If you plan to design your own repository, consider adding timestamps and indicators to help you manage and present the information.  To keep your repository relevant to business needs, design collection rules to be configurable. This allows you to easily ignore superfluous information or enable tests only at certain critical times.  Allow initial system profiling efforts to gather a large set of metrics and store them as your baseline.  As you learn about the information, you will see which tests or which data objects add no value.  Us geeky DBA-types who understand system-level catalogs have our own scripts to do much of what was described in this article.  Those less-inclined may prefer to use a third-party tool for profiling. Either way works as long as the business needs are satisfied and the entire enterprise standardizes on one approach (and thus one integrated repository).

 

You will find that collecting and maintaining this level of detail has a definite cost.  Even if the collection is automated, interrogations of large data sets places an overhead on production systems that may not be practical. Record and monitor profile execution metrics to identify bottlenecks or tuning opportunities. Realize that the extent of data profiling is contingent on the project phase, specific data elements, and most of all, business value. Review profiling goals on a regular basis and eliminate unnecessary and redundant checks.

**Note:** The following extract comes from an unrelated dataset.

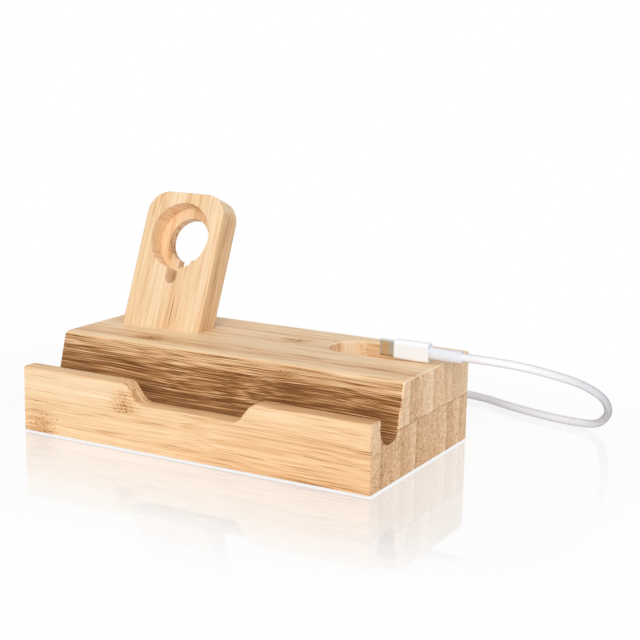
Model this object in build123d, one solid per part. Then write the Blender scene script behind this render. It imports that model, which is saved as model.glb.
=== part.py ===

How much profile history to maintain is another consideration.  Even though disk is relatively cheap, maintaining all historical entries in a live repository may not be necessary. Consider business needs and value for historical profile information. Even consider archiving at a summarized (or less frequent) level and keep only a limited time window of statistics online.

 

This discussion on data profiling was intended to broaden perceptions of what it means to a business and the value it can bring if done in a sustainable way.  Use your imagination, but remember that no matter how cool it might be to collect and store some profile output, if it does not add business value to somebody, it might not be worth the overhead to continue recording it.